▸ WRITTEN TASK
Report every line from the material that contains the word "joints".

▸ DATASET CONTENT
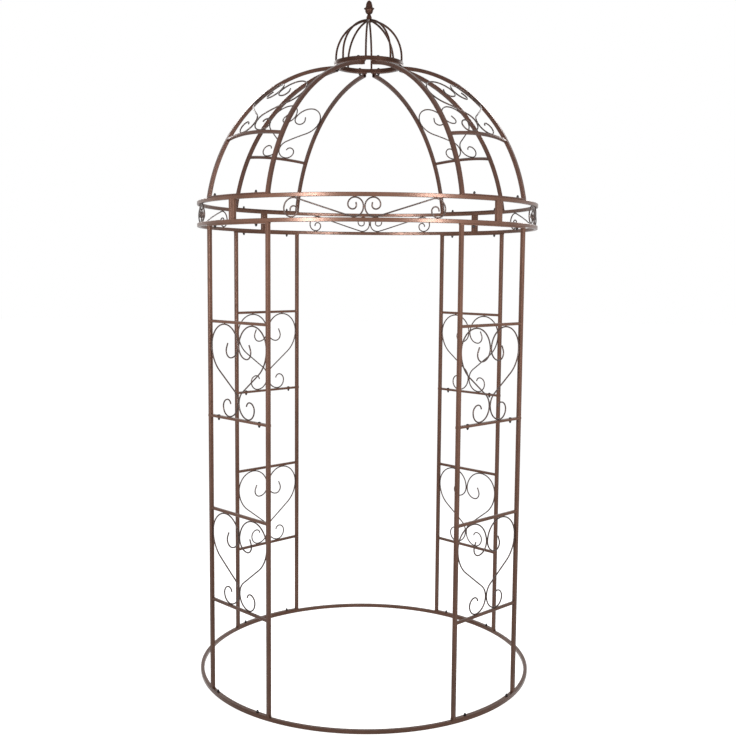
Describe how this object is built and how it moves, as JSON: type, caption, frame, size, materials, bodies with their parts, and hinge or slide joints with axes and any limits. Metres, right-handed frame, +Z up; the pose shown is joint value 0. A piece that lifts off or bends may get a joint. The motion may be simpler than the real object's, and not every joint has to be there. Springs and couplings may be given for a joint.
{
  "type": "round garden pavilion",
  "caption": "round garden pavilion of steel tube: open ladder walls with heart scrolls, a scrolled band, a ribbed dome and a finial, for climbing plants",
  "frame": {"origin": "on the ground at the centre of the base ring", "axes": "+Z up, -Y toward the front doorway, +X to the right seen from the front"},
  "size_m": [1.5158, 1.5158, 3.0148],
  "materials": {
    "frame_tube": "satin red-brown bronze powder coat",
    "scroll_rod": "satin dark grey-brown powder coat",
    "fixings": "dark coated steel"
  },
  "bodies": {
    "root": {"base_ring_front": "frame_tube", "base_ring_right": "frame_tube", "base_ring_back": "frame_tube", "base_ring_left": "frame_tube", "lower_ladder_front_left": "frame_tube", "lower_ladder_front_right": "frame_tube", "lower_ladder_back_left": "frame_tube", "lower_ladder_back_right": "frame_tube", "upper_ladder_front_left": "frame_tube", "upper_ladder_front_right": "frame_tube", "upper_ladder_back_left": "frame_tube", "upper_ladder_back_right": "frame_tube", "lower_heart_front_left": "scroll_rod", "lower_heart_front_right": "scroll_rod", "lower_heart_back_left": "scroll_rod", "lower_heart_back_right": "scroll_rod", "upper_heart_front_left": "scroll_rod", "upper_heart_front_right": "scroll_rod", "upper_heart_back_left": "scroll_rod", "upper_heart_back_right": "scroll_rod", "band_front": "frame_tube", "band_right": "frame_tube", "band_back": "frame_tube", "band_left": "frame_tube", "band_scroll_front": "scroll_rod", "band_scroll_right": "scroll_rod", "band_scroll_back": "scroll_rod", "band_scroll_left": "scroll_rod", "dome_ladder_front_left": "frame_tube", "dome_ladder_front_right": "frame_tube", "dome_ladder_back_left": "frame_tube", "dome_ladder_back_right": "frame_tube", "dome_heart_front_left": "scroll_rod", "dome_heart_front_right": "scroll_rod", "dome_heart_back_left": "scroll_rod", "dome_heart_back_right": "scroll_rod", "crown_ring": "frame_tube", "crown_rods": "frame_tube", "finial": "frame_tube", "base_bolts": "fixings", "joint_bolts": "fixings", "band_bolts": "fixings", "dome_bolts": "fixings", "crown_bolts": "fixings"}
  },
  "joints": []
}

▸ CORRECT OUTPUT
Describe how this object is built and how it moves, as JSON: type, caption, frame, size, materials, bodies with their parts, and hinge or slide joints with axes and any limits. Metres, right-handed frame, +Z up; the pose shown is joint value 0. A piece that lifts off or bends may get a joint. The motion may be simpler than the real object's, and not every joint has to be there. Springs and couplings may be given for a joint.
  "joints": []